To offset the revenue loss from the lowering of the PIT rates, the DOF has proposed as part of Package One a corresponding set of revenue compensating measures that aim to expand the value-added tax (VAT) base and restructure the excise taxes on fuel and automobiles.
The proposal also includes earmarking a quarter to a third of the revenues generated from the fuel excise tax adjustments to targeted, direct transfer programs for senior citizens and other vulnerable sectors.
“The general rule in crafting the Duterte administration’s income tax reform plan is that the rich will have to pay more while poor and low-income Filipinos will pay less or none at all,” Dominguez said.
“At the same time, society’s vulnerable sectors will be protected through highly targeted subsidies such as the conditional cash transfer program. We will ensure that the ordinary workers and the bottom 50 percent of households will be fully protected through social protection programs,” he added.
World Bank Country Director for the Philippines Mara Warwick had described this tax reform package as a possible “game changer” that could improve transparency, tax administration efficiency and the expansion of the tax base.
The Action for Economic Reforms, a policy think tank backing the DOF-proposed tax reform plan, has also described it as a “game changer” that will not just raise revenues, but also generate funds to help address the backlog in physical and human capital investments.
When the tax reform package was first presented to members of the House ways and means committee chaired by Quirino Rep. Dakila Carlo Cua, his senior vice chairperson, Albay Rep.
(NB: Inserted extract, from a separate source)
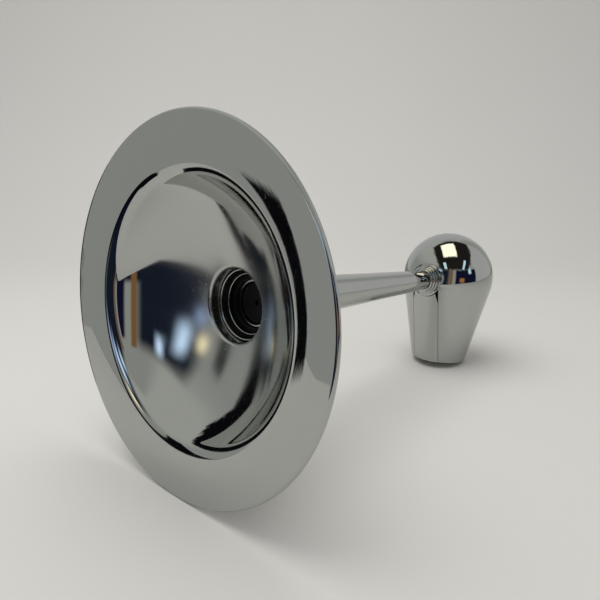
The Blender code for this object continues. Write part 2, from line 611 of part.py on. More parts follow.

Joey Salceda, immediately voiced his support for the program, describing it as a “very good measure.”
Salceda, considered an expert in the field of economics, had even recommended a “catchier” name for the tax reform plan, suggesting that it be called the Tax Reform for Acceleration and Inclusion Act or TRAIN, which has since been adopted by the DOF.
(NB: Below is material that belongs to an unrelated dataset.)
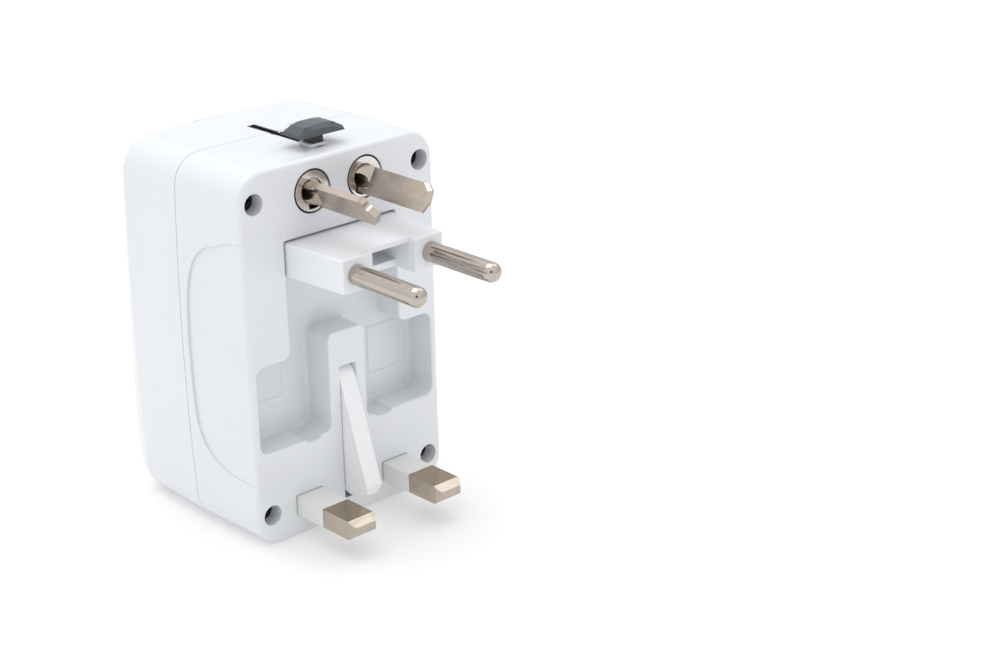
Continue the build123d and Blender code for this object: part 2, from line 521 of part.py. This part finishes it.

Dominguez said tax reform would be the linchpin of a broader reform package envisioned by the new government to attack generational poverty, restore peace and order, curb armed insurgencies and transform the Philippines into a high middle-income state by the end of the Duterte presidency.
He has stressed that tax reform is indispensable to the government’s goal of investing some P1 trillion more each year on top of the current P1.3 trillion it plans to spend on infrastructure, education, health, social protection and other programs necessary to create enough decent-paying jobs for, and improve the living standards of, Filipinos and at the same time make the Philippines more globally competitive and attractive to foreign investments.
This additional P1 trillion annual investment, Dominguez said, would help realize the Duterte administration’s vision of transforming the country into a high middle-income economy by 2022, with a per capita gross national income of $4,126, which is where Thailand and China are today.
If this momentum is sustained, Dominguez said the country would be well on its way to becoming a high-income economy by 2040 with a per capita gross national income of at least $12,000, or where South Korea and Malaysia are right now.
The World Bank currently ranks the Philippines among lower-middle-income economies or those with gross national income per capita of between $1,046 and $4,125.
In crafting the tax reform plan, the DOF conducted extensive consultations with the business sector, civil society groups, former finance, and economic planning officials, members of the academe, economists and other stakeholders.
The tax reform plan has so far been endorsed by the Mindanao Business Council, the Tax Management Association of the Philippines, Philippine Institute of Certified Public Accountants (PICPA), and the Federation of Filipino-Chinese Chambers of Commerce and Industry Inc. (FFCCCII), among others.
While awaiting the congressional approval of the tax reform package, Dominguez said the DOF has started the process of expanding the Bureau of Internal Revenue (BIR)’s Large Taxpayer Service to cover the top 3,000 corporations that account for 75 percent of total tax revenues; simplifying tax payments, forms and procedures for small taxpayers; improving electronic payment systems; enforcing risk-based audits; and intensifying anti-corruption and anti-tax evasion efforts at the BIR and Bureau of Customs (BOC).
But Dominguez said these initial DOF efforts are not enough to sustain the high level of spending needed to fill the rural and urban infrastructure backlog left behind by the previous administrations, along with the increased investments necessary to develop human capital and protect the country’s vulnerable sectors.
He said that tax policy reforms spelled out in Package One of the CTRP, which only the Congress can deliver in the form of amendments to the Tax Code, need to be put in place at the soonest to realize the Duterte administration’s inclusive growth agenda.